**Available data:**
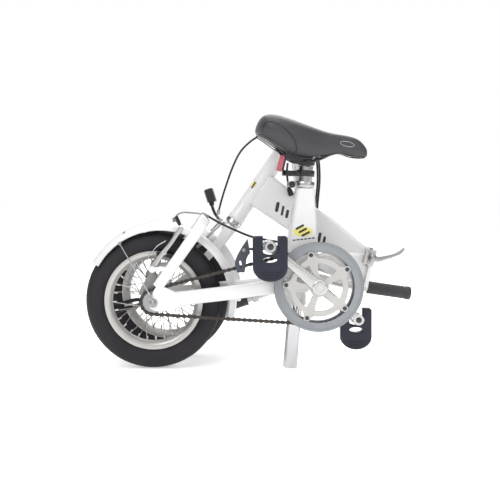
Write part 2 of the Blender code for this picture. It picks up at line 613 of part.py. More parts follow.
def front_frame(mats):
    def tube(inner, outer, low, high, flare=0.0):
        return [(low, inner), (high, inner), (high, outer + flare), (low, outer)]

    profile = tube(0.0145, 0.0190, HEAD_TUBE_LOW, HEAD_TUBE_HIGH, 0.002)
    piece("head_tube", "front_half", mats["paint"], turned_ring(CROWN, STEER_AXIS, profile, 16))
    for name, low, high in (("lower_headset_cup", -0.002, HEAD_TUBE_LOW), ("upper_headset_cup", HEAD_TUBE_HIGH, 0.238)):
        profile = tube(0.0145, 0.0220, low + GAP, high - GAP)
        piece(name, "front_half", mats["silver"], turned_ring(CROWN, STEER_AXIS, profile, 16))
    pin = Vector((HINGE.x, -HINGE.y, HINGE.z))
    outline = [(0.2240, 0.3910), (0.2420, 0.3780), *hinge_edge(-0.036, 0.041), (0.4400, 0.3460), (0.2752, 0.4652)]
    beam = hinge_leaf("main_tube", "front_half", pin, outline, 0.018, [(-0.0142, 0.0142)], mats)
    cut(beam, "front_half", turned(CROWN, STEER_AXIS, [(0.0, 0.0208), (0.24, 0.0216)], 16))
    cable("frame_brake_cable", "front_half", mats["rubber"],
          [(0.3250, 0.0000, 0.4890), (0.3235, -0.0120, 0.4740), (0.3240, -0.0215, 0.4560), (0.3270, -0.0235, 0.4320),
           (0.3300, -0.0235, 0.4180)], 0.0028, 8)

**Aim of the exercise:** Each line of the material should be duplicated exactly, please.

**Solution to this task:**
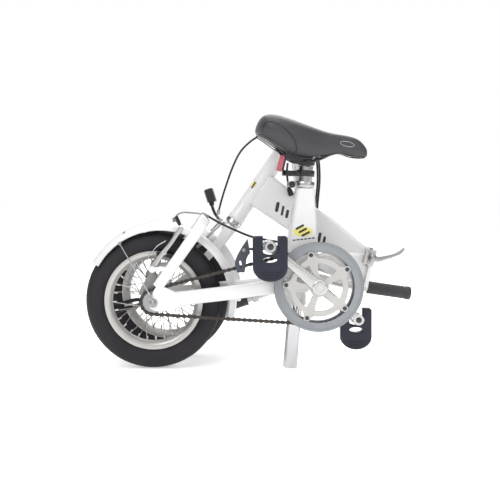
Write part 2 of the Blender code for this picture. It picks up at line 613 of part.py. More parts follow.
def front_frame(mats):
    def tube(inner, outer, low, high, flare=0.0):
        return [(low, inner), (high, inner), (high, outer + flare), (low, outer)]

    profile = tube(0.0145, 0.0190, HEAD_TUBE_LOW, HEAD_TUBE_HIGH, 0.002)
    piece("head_tube", "front_half", mats["paint"], turned_ring(CROWN, STEER_AXIS, profile, 16))
    for name, low, high in (("lower_headset_cup", -0.002, HEAD_TUBE_LOW), ("upper_headset_cup", HEAD_TUBE_HIGH, 0.238)):
        profile = tube(0.0145, 0.0220, low + GAP, high - GAP)
        piece(name, "front_half", mats["silver"], turned_ring(CROWN, STEER_AXIS, profile, 16))
    pin = Vector((HINGE.x, -HINGE.y, HINGE.z))
    outline = [(0.2240, 0.3910), (0.2420, 0.3780), *hinge_edge(-0.036, 0.041), (0.4400, 0.3460), (0.2752, 0.4652)]
    beam = hinge_leaf("main_tube", "front_half", pin, outline, 0.018, [(-0.0142, 0.0142)], mats)
    cut(beam, "front_half", turned(CROWN, STEER_AXIS, [(0.0, 0.0208), (0.24, 0.0216)], 16))
    cable("frame_brake_cable", "front_half", mats["rubber"],
          [(0.3250, 0.0000, 0.4890), (0.3235, -0.0120, 0.4740), (0.3240, -0.0215, 0.4560), (0.3270, -0.0235, 0.4320),
           (0.3300, -0.0235, 0.4180)], 0.0028, 8)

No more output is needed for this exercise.